The panels were Kirkpatrick’s favorite part of the reunion. “Hearing from the older and younger alumni was very enjoyable, and also helped crystalize how the education we received at YSM shaped our careers. It made us more flexible and willing to change in order to fill unmet needs in society. It made us leaders.”
Kirkpatrick spoke during the second panel, attesting to how her own career was shaped by peers and mentors at Yale, and summarized her thoughts via email: “I found psychiatry very interesting, and considered pursuing it as a career. In my day, however—I’m Class of ’74, like Dr. Kolodner and Dr. Berv—Yale was very heavily influenced by the Freudian school. There was clearly the perception that this wasn’t particularly relevant to the Black community, since the dominant parent was the mother. So, I looked for a specialty where psychiatry would satisfy an unmet need, and went into oncology instead. Oncology patients were often in need of psychiatric care and very reluctant to seek psychiatric care or share their anxieties with family and friends. As an oncologist, I was able to give the psychological support that patients needed, especially when dealing with the issues of death and dying. Providing that psychological support gave me just as much satisfaction and gratitude from the patients as healing the cancer. I was able to teach my students and fellows that psychological support was important to the healing process in cancer patients.”

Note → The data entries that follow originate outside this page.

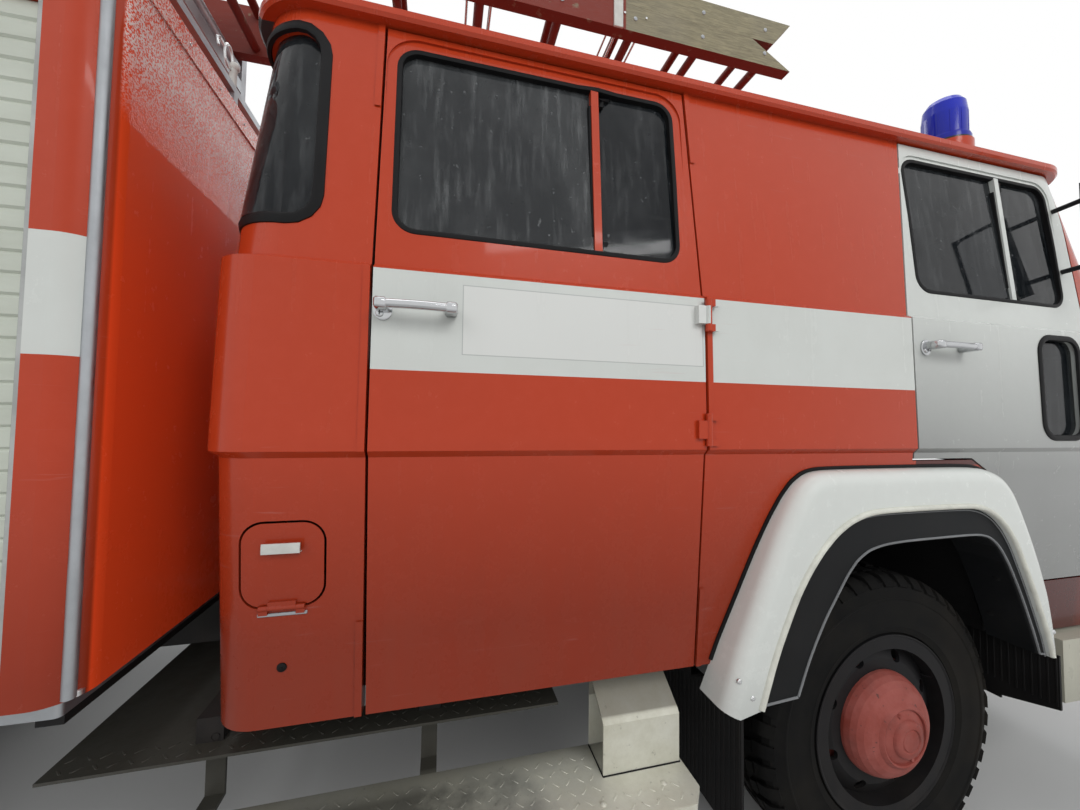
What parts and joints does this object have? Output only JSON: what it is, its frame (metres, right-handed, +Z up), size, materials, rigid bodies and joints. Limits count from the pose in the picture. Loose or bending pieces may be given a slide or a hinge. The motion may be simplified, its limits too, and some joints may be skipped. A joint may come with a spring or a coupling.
{
  "type": "fire engine",
  "caption": "Forward-control fire engine with a long crew cab, white front doors and fenders, a box body with roller shutters, blue roof beacons and a wooden ladder on a roof rack.",
  "frame": {"origin": "on the ground under the middle of the vehicle's length and width", "axes": "+X forward, +Y to the vehicle's left, +Z up"},
  "size_m": [6.635, 2.8, 3.1933],
  "materials": {
    "red_paint": "gloss orange-red paint",
    "white_paint": "gloss white paint",
    "cream_paint": "gloss pale grey-cream paint",
    "chassis_black": "dull black paint",
    "rim_black": "satin black paint",
    "hub_red": "satin red paint",
    "tyre": "worn rubber",
    "black_rubber": "matt black rubber",
    "aluminium": "dull aluminium",
    "shutter_slats": "light grey-green slats",
    "black_plastic": "matt black",
    "grey_cover": "dark grey moulding",
    "seat_cloth": "dark cloth",
    "glass": "dark dusty glass",
    "lamp_clear": "clear lens",
    "lamp_red": "red lens",
    "beacon_blue": "translucent blue dome",
    "ladder_wood": "weathered wood"
  },
  "bodies": {
    "vehicle": {"cab_middle_panels": "red_paint", "cab_rear": "red_paint", "cab_front": "red_paint", "cab_roof": "red_paint", "body_end_walls": "red_paint", "body_sides": "red_paint", "body_roof": "red_paint", "fenders": "white_paint", "bumper": "cream_paint", "chassis_frame": "chassis_black", "front_axle": "chassis_black", "rear_axle": "chassis_black", "leaf_springs": "chassis_black", "driveline": "chassis_black", "engine_block": "chassis_black", "fuel_tank": "chassis_black", "cab_floor": "chassis_black", "fender_flares": "black_rubber", "arch_liners": "black_rubber", "footboards": "aluminium", "corner_strips": "aluminium", "roof_rack": "aluminium", "body_floor": "aluminium", "roller_shutters": "shutter_slats", "dashboard": "black_plastic", "grille": "black_plastic", "engine_cover": "grey_cover", "seats": "seat_cloth", "cab_glass": "glass", "headlamps": "lamp_clear", "tail_lamps": "lamp_red", "beacons": "beacon_blue"},
    "door_fr": {"door_front_right": "white_paint", "glass_front_right": "glass", "mirrors_right": "black_plastic"},
    "door_fl": {"door_front_left": "white_paint", "glass_front_left": "glass", "mirrors_left": "black_plastic"},
    "door_rr": {"door_rear_right": "red_paint", "glass_rear_right": "glass"},
    "door_rl": {"door_rear_left": "red_paint", "glass_rear_left": "glass"},
    "flap": {"hatch": "red_paint"},
    "knuckle_r": {"knuckle_right": "chassis_black"},
    "knuckle_l": {"knuckle_left": "chassis_black"},
    "steering_wheel": {"steering_wheel": "black_plastic"},
    "wheel_fr": {"tyre_front_right": "tyre", "rim_front_right": "rim_black", "hub_front_right": "hub_red"},
    "wheel_fl": {"tyre_front_left": "tyre", "rim_front_left": "rim_black", "hub_front_left": "hub_red"},
    "wheels_rr": {"tyres_rear_right": "tyre", "rims_rear_right": "rim_black", "hub_rear_right": "hub_red"},
    "wheels_rl": {"tyres_rear_left": "tyre", "rims_rear_left": "rim_black", "hub_rear_left": "hub_red"},
    "ladder_base": {"ladder_base": "ladder_wood"},
    "ladder_fly": {"ladder_fly": "ladder_wood"}
  },
  "joints": [
    {"name": "steer_right", "type": "hinge", "parent": "vehicle", "child": "knuckle_r", "pos_m": [1.9725, -0.88, 0.48], "axis": [0, 0, 1], "range_deg": [-32, 32]},
    {"name": "steer_left", "type": "hinge", "parent": "vehicle", "child": "knuckle_l", "pos_m": [1.9725, 0.88, 0.48], "axis": [0, 0, 1], "range_deg": [-32, 32]},
    {"name": "steering_wheel_turn", "type": "hinge", "parent": "vehicle", "child": "steering_wheel", "pos_m": [2.6725, 0.69, 1.745], "axis": [-0.5, 0, 0.866], "range_deg": [-576, 576]},
    {"name": "spin_front_right", "type": "hinge", "parent": "knuckle_r", "child": "wheel_fr", "pos_m": [1.9725, -1.03, 0.48], "axis": [0, 1, 0], "continuous": true},
    {"name": "spin_front_left", "type": "hinge", "parent": "knuckle_l", "child": "wheel_fl", "pos_m": [1.9725, 1.03, 0.48], "axis": [0, 1, 0], "continuous": true},
    {"name": "spin_rear_right", "type": "hinge", "parent": "vehicle", "child": "wheels_rr", "pos_m": [-1.7275, -0.919, 0.48], "axis": [0, 1, 0], "continuous": true},
    {"name": "spin_rear_left", "type": "hinge", "parent": "vehicle", "child": "wheels_rl", "pos_m": [-1.7275, 0.919, 0.48], "axis": [0, 1, 0], "continuous": true},
    {"name": "open_front_right", "type": "hinge", "parent": "vehicle", "child": "door_fr", "pos_m": [2.9425, -1.206, 1.6], "axis": [0, 0, 1], "range_deg": [0, 75]},
    {"name": "open_front_left", "type": "hinge", "parent": "vehicle", "child": "door_fl", "pos_m": [2.9425, 1.206, 1.6], "axis": [0, 0, -1], "range_deg": [0, 75]},
    {"name": "open_rear_right", "type": "hinge", "parent": "vehicle", "child": "door_rr", "pos_m": [1.2575, -1.206, 1.6], "axis": [0, 0, 1], "range_deg": [0, 80]},
    {"name": "open_rear_left", "type": "hinge", "parent": "vehicle", "child": "door_rl", "pos_m": [1.2575, 1.206, 1.6], "axis": [0, 0, -1], "range_deg": [0, 80]},
    {"name": "open_flap", "type": "hinge", "parent": "vehicle", "child": "flap", "pos_m": [0.2025, -1.162, 1.038], "axis": [1, 0, 0], "range_deg": [0, 100]},
    {"name": "ladder_draw", "type": "slide", "parent": "vehicle", "child": "ladder_base", "axis": [-1, 0, 0], "range_m": [0, 2.2]},
    {"name": "ladder_extend", "type": "slide", "parent": "ladder_base", "child": "ladder_fly", "axis": [1, 0, 0], "range_m": [0, 3.4]}
  ],
  "couplings": [
    {"joint": "steer_left", "follows": "steer_right", "ratio": 1},
    {"joint": "steering_wheel_turn", "follows": "steer_right", "ratio": 18}
  ]
}
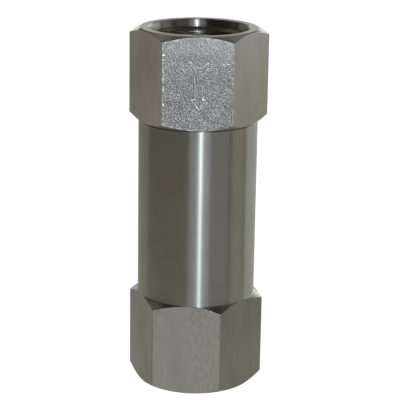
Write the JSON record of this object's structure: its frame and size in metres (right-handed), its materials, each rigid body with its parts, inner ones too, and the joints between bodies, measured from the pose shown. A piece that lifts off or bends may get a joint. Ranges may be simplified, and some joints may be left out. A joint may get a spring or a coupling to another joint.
{
  "type": "inline check valve",
  "caption": "Slim upright steel check valve with a threaded hexagon at each end, a round barrel and a sprung poppet inside.",
  "frame": {"origin": "middle of the outlet face, where the valve's axis meets the surface it stands on", "axes": "+Z along the valve's axis from outlet to inlet, against the flow; -Y out of the inlet hexagon's front flat"},
  "size_m": [0.0312, 0.0288, 0.0822],
  "materials": {
    "hexagon_steel": "satin stainless steel, drawn hexagon bar, one flat grainy",
    "turned_steel": "fine turned stainless steel",
    "ground_steel": "ground stainless steel",
    "spring_steel": "drawn stainless spring wire",
    "fluoro_rubber": "matte black fluoro rubber",
    "white_ptfe": "waxy white PTFE",
    "filled_ptfe": "bronze-filled PTFE"
  },
  "bodies": {
    "valve_body": {"inlet_cap": "hexagon_steel", "outlet_body": "turned_steel", "cap_o_ring": "fluoro_rubber", "cap_backup_ring": "white_ptfe", "seat_ring": "ground_steel", "seat_o_ring": "fluoro_rubber", "seat_backup_ring": "white_ptfe", "spring": "spring_steel", "spring_shim": "ground_steel", "guide_spider": "turned_steel", "guide_bush": "white_ptfe"},
    "poppet": {"poppet_disc": "ground_steel", "poppet_seal": "filled_ptfe", "seal_retainer": "ground_steel", "lock_washer": "spring_steel", "retainer_nut": "spring_steel", "guide_stem": "ground_steel", "stem_washer": "ground_steel", "stem_clip": "spring_steel", "spring_collar": "ground_steel"}
  },
  "joints": [
    {"name": "poppet_lift", "type": "slide", "parent": "valve_body", "child": "poppet", "axis": [0, 0, -1], "range_m": [0, 0.004], "stiffness_N_per_m": 1400, "springref_m": -0.0033, "deforming": ["spring"]}
  ]
}
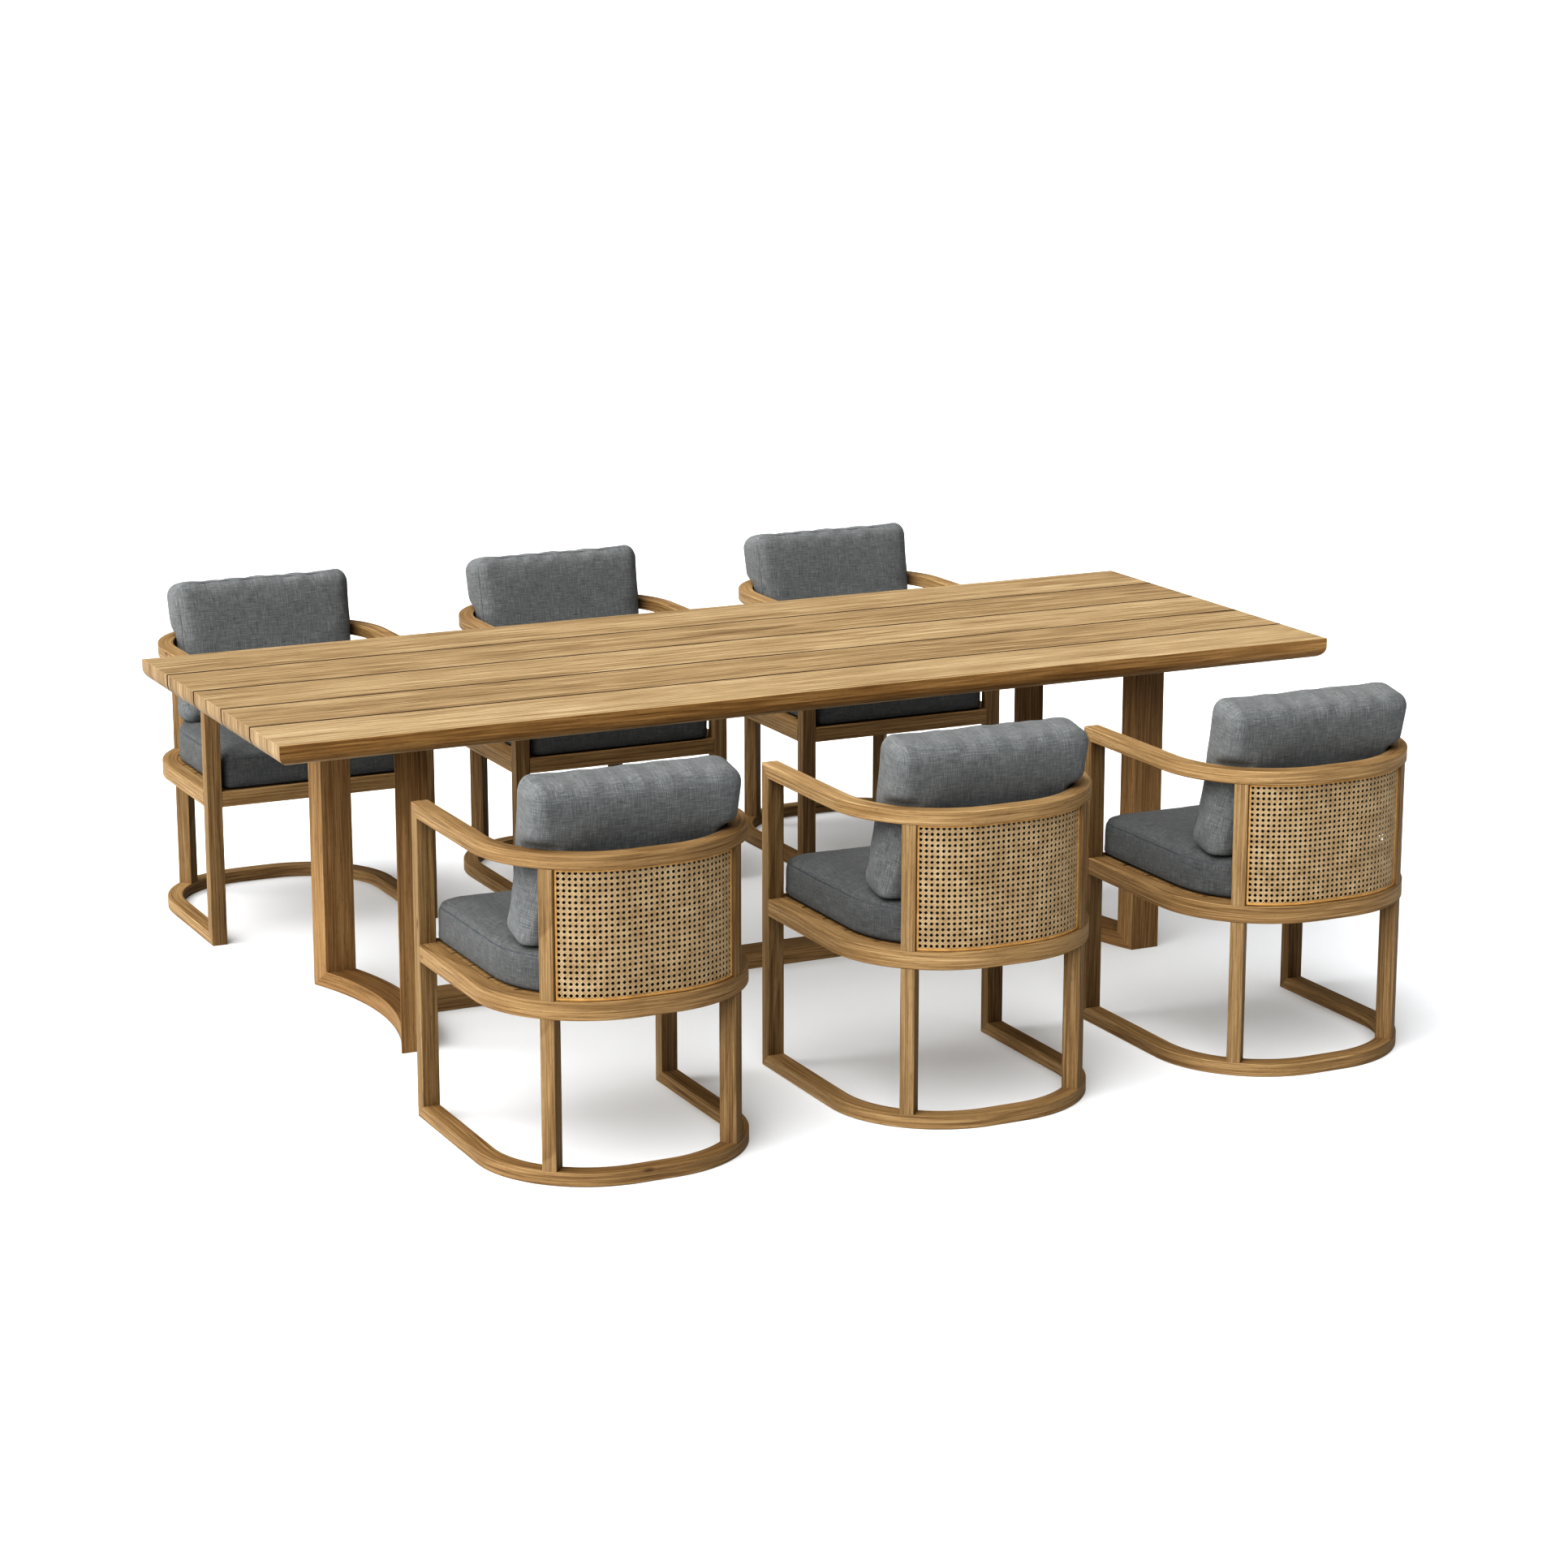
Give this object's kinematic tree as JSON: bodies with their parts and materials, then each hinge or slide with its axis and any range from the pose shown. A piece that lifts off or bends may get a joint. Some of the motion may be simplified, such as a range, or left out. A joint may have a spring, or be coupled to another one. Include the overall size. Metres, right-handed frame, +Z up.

Lectures by Suchitra Krishnan-Sarin, PhD, professor of psychiatry, and Carla Rothlin, PhD, associate professor of immunobiology and of pharmacology, offered alumni opportunities to connect with some of the research currently unfolding at YSM. Krishnan-Sarin’s lecture covered some of the observations she’d made and conclusions she’d reached into the addictive properties of vaping. The subject of Rothlin’s lecture was based on her research, too, and covered cellular death and its utility within organisms.
Following the day’s intellectual fare, the alumni convened to their various class dinners. The Class of ’69 were recognized with induction into the Kushlan Society in a special ceremony at their dinner. As the night wore on, attendees reflected with warmth on the school that had helped shape them, and so ensured that future classes would be able to similarly enjoy the site where so many dreams began.